EXERCISE DIRECTIONS >> Find the word "bends" in the records below. List each line containing it.

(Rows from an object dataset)
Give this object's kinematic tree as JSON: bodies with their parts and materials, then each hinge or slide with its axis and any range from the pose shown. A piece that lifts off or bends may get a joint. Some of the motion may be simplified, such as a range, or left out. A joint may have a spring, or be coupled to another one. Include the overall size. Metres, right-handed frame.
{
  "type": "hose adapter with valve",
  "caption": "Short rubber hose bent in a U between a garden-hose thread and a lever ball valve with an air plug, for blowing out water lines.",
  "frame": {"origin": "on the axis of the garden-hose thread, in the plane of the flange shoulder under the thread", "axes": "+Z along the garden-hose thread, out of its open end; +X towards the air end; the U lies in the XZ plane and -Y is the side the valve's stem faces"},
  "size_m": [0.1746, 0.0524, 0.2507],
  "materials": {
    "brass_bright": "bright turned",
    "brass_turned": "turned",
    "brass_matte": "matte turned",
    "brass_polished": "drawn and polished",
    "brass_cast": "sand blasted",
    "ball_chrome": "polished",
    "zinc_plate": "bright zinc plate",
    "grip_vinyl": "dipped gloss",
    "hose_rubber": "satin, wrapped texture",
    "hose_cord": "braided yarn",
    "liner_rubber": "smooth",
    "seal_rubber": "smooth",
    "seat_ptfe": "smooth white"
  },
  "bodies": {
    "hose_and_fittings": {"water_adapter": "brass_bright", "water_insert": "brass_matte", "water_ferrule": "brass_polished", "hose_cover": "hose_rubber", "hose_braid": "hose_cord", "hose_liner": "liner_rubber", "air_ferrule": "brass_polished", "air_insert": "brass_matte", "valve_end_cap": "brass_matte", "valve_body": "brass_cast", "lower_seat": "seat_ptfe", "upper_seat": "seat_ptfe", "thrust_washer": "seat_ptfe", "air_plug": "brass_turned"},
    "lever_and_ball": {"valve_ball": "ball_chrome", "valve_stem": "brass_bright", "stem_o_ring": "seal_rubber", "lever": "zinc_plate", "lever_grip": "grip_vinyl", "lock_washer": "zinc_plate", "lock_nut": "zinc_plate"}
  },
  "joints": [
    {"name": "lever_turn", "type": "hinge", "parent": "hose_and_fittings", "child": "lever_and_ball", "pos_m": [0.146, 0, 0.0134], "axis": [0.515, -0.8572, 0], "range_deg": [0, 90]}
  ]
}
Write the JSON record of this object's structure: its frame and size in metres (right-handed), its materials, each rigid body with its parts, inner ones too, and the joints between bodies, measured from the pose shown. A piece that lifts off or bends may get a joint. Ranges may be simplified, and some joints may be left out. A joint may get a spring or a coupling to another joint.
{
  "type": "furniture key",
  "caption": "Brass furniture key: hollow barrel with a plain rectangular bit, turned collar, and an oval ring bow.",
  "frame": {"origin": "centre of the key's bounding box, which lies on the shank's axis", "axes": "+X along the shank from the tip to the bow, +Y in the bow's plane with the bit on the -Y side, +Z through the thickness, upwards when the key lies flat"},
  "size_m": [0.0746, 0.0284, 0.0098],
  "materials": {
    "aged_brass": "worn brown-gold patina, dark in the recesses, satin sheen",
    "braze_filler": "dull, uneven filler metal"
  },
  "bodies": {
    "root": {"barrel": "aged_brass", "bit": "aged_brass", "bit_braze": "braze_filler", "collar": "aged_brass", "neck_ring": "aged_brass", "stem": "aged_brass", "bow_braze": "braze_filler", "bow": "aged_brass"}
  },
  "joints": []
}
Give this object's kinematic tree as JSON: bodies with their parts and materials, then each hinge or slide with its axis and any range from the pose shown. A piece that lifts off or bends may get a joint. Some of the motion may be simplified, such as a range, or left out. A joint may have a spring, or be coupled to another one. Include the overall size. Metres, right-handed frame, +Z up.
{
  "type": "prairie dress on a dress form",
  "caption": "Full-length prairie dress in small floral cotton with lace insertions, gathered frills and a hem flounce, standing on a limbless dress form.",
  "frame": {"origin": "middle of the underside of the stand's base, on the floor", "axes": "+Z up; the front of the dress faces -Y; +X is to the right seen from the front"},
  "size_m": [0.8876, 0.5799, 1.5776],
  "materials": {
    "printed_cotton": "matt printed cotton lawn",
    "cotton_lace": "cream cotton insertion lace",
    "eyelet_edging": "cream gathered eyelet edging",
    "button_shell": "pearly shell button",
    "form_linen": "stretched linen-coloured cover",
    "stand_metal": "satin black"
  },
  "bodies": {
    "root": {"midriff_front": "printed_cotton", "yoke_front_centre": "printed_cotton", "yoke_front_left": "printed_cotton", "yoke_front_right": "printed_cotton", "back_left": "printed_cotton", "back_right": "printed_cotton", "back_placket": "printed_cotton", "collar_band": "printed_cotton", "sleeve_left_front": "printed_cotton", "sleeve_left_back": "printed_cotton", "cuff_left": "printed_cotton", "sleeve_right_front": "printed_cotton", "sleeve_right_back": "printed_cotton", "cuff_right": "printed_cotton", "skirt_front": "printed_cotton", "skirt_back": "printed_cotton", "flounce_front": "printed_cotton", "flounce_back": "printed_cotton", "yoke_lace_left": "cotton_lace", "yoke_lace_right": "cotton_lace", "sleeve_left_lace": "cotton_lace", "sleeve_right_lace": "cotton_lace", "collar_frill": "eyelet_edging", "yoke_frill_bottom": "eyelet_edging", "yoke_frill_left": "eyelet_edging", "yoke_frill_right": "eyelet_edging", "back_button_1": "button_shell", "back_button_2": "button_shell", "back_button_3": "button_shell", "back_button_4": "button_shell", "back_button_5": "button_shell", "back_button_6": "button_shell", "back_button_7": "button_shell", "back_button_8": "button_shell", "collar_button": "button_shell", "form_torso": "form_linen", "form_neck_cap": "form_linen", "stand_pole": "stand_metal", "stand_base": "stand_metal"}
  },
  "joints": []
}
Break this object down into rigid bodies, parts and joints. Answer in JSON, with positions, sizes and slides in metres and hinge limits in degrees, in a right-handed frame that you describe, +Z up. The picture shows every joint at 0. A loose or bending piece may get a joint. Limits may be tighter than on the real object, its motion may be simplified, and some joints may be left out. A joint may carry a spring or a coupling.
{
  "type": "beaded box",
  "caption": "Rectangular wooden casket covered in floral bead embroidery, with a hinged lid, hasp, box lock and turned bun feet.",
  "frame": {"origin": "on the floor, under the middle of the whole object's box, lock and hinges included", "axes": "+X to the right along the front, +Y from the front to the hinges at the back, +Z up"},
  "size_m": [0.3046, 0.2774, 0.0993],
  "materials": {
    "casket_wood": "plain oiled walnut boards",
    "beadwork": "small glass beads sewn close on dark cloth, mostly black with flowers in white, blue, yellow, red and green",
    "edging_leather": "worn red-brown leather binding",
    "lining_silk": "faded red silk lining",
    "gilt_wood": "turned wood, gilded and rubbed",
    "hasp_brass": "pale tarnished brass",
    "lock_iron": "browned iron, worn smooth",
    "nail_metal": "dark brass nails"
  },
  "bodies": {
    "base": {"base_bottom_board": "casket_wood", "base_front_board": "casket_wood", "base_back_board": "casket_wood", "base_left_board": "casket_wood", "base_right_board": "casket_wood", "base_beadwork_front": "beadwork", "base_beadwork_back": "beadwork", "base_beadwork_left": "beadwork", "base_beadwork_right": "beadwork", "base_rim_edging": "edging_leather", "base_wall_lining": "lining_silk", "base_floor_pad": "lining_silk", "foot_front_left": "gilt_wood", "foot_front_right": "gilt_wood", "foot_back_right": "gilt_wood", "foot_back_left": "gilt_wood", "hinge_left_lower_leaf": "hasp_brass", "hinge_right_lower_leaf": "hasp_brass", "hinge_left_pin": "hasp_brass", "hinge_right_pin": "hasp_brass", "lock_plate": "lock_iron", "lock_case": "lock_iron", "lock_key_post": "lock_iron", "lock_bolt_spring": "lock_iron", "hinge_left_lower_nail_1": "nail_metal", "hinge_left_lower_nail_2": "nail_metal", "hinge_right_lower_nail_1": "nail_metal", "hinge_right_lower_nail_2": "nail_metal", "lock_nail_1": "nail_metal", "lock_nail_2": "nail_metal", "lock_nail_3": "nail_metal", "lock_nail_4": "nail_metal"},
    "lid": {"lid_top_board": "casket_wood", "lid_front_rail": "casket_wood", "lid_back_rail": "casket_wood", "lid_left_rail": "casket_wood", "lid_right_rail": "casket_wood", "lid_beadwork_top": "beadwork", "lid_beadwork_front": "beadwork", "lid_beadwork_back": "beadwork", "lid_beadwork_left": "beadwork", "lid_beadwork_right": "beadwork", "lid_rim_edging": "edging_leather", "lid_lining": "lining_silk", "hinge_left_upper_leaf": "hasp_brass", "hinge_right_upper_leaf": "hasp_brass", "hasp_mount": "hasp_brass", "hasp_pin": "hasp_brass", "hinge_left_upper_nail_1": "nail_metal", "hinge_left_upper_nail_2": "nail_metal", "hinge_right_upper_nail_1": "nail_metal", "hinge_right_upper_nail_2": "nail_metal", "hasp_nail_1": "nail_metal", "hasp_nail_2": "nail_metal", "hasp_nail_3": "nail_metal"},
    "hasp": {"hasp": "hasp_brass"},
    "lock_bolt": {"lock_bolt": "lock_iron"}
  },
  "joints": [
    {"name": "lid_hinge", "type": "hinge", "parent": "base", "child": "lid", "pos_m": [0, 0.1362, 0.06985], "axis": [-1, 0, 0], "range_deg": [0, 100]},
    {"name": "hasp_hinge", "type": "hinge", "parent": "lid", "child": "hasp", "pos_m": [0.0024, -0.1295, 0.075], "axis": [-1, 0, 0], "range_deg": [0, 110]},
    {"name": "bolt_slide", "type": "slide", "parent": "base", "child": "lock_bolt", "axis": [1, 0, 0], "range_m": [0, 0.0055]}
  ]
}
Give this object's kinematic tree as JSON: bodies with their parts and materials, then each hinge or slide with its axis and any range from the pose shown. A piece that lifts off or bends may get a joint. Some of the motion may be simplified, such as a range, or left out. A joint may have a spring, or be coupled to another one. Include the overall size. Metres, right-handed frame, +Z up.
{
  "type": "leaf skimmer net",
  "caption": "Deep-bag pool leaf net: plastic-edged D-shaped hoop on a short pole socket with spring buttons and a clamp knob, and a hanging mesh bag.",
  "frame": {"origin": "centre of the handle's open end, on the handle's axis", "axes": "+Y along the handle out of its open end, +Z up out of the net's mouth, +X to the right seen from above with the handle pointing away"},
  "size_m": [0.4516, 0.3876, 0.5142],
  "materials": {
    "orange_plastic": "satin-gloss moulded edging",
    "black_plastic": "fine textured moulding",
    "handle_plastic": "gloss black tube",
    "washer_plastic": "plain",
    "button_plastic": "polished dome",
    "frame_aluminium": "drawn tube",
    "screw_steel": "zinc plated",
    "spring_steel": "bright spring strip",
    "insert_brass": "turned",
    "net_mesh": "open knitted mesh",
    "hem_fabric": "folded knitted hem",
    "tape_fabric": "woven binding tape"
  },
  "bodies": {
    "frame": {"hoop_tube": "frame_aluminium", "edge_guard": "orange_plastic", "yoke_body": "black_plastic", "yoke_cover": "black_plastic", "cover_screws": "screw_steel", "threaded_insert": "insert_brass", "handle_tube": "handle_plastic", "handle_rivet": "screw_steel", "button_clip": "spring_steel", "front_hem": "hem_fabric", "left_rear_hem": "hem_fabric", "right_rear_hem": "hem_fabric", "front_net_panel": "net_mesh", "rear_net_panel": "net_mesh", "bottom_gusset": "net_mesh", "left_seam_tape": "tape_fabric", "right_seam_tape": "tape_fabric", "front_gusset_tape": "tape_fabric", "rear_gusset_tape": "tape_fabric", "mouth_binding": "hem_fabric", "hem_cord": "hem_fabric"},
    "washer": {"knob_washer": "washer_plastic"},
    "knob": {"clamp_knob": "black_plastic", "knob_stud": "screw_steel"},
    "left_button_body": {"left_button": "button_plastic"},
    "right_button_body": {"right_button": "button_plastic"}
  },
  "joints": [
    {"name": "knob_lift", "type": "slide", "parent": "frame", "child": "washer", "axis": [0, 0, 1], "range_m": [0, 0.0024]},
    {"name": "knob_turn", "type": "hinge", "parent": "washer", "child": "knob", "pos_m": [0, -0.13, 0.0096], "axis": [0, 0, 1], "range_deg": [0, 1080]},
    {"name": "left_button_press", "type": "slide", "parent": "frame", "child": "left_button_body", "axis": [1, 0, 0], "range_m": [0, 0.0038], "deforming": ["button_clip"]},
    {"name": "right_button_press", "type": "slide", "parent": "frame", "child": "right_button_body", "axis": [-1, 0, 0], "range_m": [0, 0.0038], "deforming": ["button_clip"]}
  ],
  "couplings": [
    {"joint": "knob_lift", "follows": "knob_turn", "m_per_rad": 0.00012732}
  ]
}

ANSWER FOR THE TASK >>
Give this object's kinematic tree as JSON: bodies with their parts and materials, then each hinge or slide with its axis and any range from the pose shown. A piece that lifts off or bends may get a joint. Some of the motion may be simplified, such as a range, or left out. A joint may have a spring, or be coupled to another one. Include the overall size. Metres, right-handed frame.
Write the JSON record of this object's structure: its frame and size in metres (right-handed), its materials, each rigid body with its parts, inner ones too, and the joints between bodies, measured from the pose shown. A piece that lifts off or bends may get a joint. Ranges may be simplified, and some joints may be left out. A joint may get a spring or a coupling to another joint.
Give this object's kinematic tree as JSON: bodies with their parts and materials, then each hinge or slide with its axis and any range from the pose shown. A piece that lifts off or bends may get a joint. Some of the motion may be simplified, such as a range, or left out. A joint may have a spring, or be coupled to another one. Include the overall size. Metres, right-handed frame, +Z up.
Give this object's kinematic tree as JSON: bodies with their parts and materials, then each hinge or slide with its axis and any range from the pose shown. A piece that lifts off or bends may get a joint. Some of the motion may be simplified, such as a range, or left out. A joint may have a spring, or be coupled to another one. Include the overall size. Metres, right-handed frame, +Z up.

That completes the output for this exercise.